- Task instructions -
Reproduce the material that follows, please, but only from its first line to the line containing "and leaf pieces.", inclusive.

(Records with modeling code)
>>>>

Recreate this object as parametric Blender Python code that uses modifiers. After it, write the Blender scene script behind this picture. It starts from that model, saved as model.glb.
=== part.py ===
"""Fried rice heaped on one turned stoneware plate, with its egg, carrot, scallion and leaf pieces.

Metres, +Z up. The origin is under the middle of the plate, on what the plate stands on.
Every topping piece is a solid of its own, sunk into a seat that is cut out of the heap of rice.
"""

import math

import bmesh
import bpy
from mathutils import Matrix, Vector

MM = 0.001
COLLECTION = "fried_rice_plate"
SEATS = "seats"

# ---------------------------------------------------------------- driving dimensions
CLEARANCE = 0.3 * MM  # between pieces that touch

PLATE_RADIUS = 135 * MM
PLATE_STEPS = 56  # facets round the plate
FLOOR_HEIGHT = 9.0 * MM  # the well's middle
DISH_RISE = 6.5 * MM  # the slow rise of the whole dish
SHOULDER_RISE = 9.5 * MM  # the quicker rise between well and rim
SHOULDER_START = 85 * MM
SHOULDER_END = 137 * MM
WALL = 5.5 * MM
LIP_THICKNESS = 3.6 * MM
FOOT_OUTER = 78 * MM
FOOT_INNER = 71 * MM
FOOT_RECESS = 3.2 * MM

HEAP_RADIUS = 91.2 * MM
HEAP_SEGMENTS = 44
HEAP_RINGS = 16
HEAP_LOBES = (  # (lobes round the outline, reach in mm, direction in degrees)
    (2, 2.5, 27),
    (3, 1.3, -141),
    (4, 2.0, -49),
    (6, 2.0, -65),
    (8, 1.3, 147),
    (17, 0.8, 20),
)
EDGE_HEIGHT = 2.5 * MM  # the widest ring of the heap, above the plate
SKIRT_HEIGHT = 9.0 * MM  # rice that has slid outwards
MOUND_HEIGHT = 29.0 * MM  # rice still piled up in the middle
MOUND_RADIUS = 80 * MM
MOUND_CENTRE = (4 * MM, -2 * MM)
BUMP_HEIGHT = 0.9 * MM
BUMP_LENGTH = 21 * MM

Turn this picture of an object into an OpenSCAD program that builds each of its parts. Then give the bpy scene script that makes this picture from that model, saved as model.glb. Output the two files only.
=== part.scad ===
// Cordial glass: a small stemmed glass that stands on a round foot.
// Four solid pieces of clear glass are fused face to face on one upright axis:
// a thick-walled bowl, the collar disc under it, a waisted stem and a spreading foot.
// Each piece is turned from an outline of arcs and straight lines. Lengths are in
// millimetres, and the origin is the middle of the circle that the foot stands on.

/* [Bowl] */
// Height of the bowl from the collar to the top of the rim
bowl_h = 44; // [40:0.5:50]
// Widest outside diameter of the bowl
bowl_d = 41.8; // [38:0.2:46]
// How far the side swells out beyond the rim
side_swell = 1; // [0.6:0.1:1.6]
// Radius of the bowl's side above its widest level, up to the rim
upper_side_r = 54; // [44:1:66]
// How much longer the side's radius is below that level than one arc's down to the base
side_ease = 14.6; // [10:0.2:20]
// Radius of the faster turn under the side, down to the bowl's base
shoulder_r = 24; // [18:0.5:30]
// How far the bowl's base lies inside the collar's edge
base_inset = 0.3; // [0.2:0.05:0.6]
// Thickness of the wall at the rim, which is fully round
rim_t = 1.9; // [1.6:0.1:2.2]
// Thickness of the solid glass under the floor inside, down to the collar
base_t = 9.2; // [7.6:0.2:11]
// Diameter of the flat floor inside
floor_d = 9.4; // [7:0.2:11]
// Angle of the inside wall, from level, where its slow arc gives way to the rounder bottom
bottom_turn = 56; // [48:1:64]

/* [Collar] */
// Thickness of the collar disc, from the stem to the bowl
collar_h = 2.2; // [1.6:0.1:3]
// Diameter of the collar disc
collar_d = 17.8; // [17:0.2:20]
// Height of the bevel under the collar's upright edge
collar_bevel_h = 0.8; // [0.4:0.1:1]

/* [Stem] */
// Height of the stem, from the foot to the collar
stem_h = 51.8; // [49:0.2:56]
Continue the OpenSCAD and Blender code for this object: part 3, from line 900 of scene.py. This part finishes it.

<<<<

- Full response -
Recreate this object as parametric Blender Python code that uses modifiers. After it, write the Blender scene script behind this picture. It starts from that model, saved as model.glb.
=== part.py ===
"""Fried rice heaped on one turned stoneware plate, with its egg, carrot, scallion and leaf pieces.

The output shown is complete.